● **Direction**
Begin with the first line of the listing and quote every line through the one containing "const MOUND_BACK = 5;"; give only those lines.

────────────────────

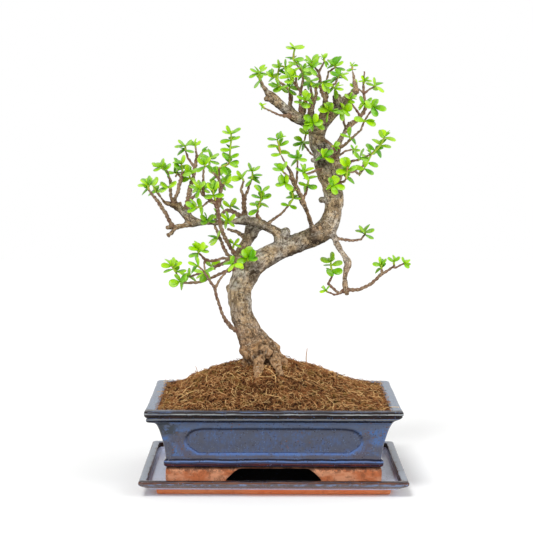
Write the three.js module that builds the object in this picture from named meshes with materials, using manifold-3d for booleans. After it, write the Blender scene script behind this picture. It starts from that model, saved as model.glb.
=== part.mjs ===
// Potted dwarf jade bonsai: a tray, a footed pot, soil, one grown tree of wood and its leafy shoots.
// Millimetres, +Z up, front towards -Y. The origin is the middle of the tray's underside.
import * as THREE from 'three';
import { mergeVertices } from 'three/addons/utils/BufferGeometryUtils.js';
import Module from 'manifold-3d';

const wasm = await Module();
wasm.setup();

// Driving dimensions
const GAP = 0.3; // air between pieces that touch on the real thing
const POT_WIDTH = 246; // over the lip, left to right
const POT_DEPTH = 188; // over the lip, front to back
const LIP_TOP = 82; // above the table
const LIP_WIDTH = 12;
const TRAY_WIDTH = 258;
const TRAY_DEPTH = 199;
const TRAY_TOP = 15.4;
const TRAY_FLOOR = 7;
const TRAY_RIM = 7.5; // width of the tray's flat rim
const CORNER = 2.5; // radius of the pot's and tray's upright corners
const BASE_BAND = 25.5; // underside of the pot's rolled base band
const POT_UNDERSIDE = 22.8;
const POT_FLOOR = 31;
const FOOT_INSET = 18.4; // foot skirt, in from the lip
const FOOT_WALL = 9;
const PANEL_SINK = 1.2;
const MESH_SIDE = 24;
const MESH_THICK = 1.2;
const DRAIN_RADIUS = 7;
const DRAIN_X = 55; // each drainage hole, from the middle
const MOUND_BACK = 5; // the ridge of the soil lies this far behind the middle

// The tree was drawn as it is seen by an eye in front of it and a little above. A drawn point is
// x to the right of the pot's middle and h up the slanting sheet, both in millimetres.
const SIGHT = 1600; // eye to the middle of the sheet
const TILT = THREE.MathUtils.degToRad(5.16); // how far the eye looks down
const EYE = new THREE.Vector3(-7.4, -1593.2, 355.8);
const SHEET_FOOT_Y = -18.8; // where the sheet meets the table
const DEPTH_SPREAD = 1.3; // drawn depths are drawn small; this spreads them to their real size

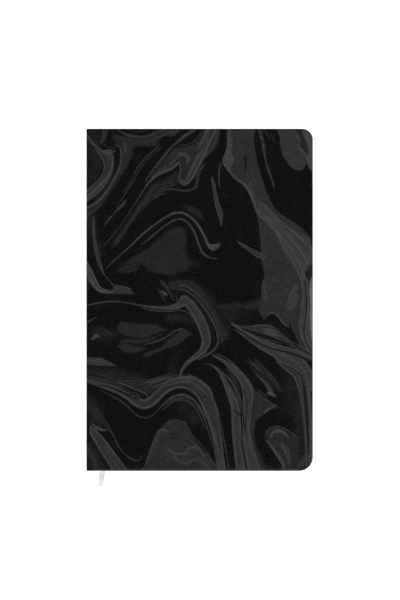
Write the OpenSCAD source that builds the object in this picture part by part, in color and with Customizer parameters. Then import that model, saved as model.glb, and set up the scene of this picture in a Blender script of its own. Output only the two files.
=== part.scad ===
// Case-bound notebook, lying closed on its back cover.
// +X points from the spine to the fore edge, +Y from tail to head, +Z from back cover to front.
// The origin is the middle of the back cover's outer face.

/* [Cover] */
// Width of a cover, from the spine's face to the fore edge
cover_w = 139; // [110:1:180]
// Height of a cover, from tail to head
cover_h = 210; // [160:1:260]
// Radius of the outer corner at the head
head_corner_r = 6.5; // [4:0.5:12]
// Radius of the outer corner at the tail
tail_corner_r = 8.5; // [4:0.5:12]
// Thickness of the board inside each cover
board_t = 1.6; // [1.2:0.1:3]
// Thickness of the printed sheet that wraps the boards
wrap_t = 0.4; // [0.2:0.05:0.5]
// Width of the wrap's turn-in on the inside of a cover
turn_in = 14; // [8:1:20]
// Radius of the wrap over a board's edge
edge_r = 0.7; // [0.6:0.05:0.9]

/* [Text block] */
// Number of sewn sections
sections = 12; // [6:1:16]
// Number of leaves in a section
section_leaves = 8; // [4:2:16]
// Thickness of a leaf
leaf_t = 0.1; // [0.08:0.01:0.15]
// Margin by which the covers stand past the leaves
square_w = 3; // [2:0.5:5]
// Radius of the leaves' outer corners
page_corner_r = 6; // [3:0.5:10]
// Width of the fine groove between two sections on the trimmed edges
groove_w = 0.06; // [0.04:0.01:0.1]
// Depth of that groove
groove_depth = 0.12; // [0.05:0.01:0.2]
// Width over which two round folds merge at the spine
fold_merge = 0.1; // [0.05:0.01:0.2]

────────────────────

● **In response**
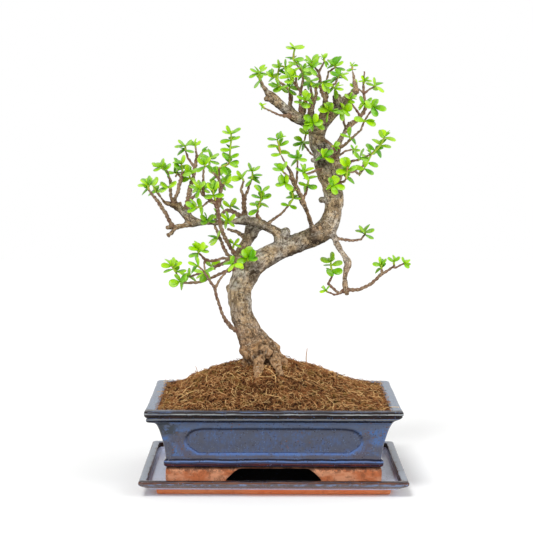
Write the three.js module that builds the object in this picture from named meshes with materials, using manifold-3d for booleans. After it, write the Blender scene script behind this picture. It starts from that model, saved as model.glb.
=== part.mjs ===
// Potted dwarf jade bonsai: a tray, a footed pot, soil, one grown tree of wood and its leafy shoots.
// Millimetres, +Z up, front towards -Y. The origin is the middle of the tray's underside.
import * as THREE from 'three';
import { mergeVertices } from 'three/addons/utils/BufferGeometryUtils.js';
import Module from 'manifold-3d';

const wasm = await Module();
wasm.setup();

// Driving dimensions
const GAP = 0.3; // air between pieces that touch on the real thing
const POT_WIDTH = 246; // over the lip, left to right
const POT_DEPTH = 188; // over the lip, front to back
const LIP_TOP = 82; // above the table
const LIP_WIDTH = 12;
const TRAY_WIDTH = 258;
const TRAY_DEPTH = 199;
const TRAY_TOP = 15.4;
const TRAY_FLOOR = 7;
const TRAY_RIM = 7.5; // width of the tray's flat rim
const CORNER = 2.5; // radius of the pot's and tray's upright corners
const BASE_BAND = 25.5; // underside of the pot's rolled base band
const POT_UNDERSIDE = 22.8;
const POT_FLOOR = 31;
const FOOT_INSET = 18.4; // foot skirt, in from the lip
const FOOT_WALL = 9;
const PANEL_SINK = 1.2;
const MESH_SIDE = 24;
const MESH_THICK = 1.2;
const DRAIN_RADIUS = 7;
const DRAIN_X = 55; // each drainage hole, from the middle
const MOUND_BACK = 5; // the ridge of the soil lies this far behind the middle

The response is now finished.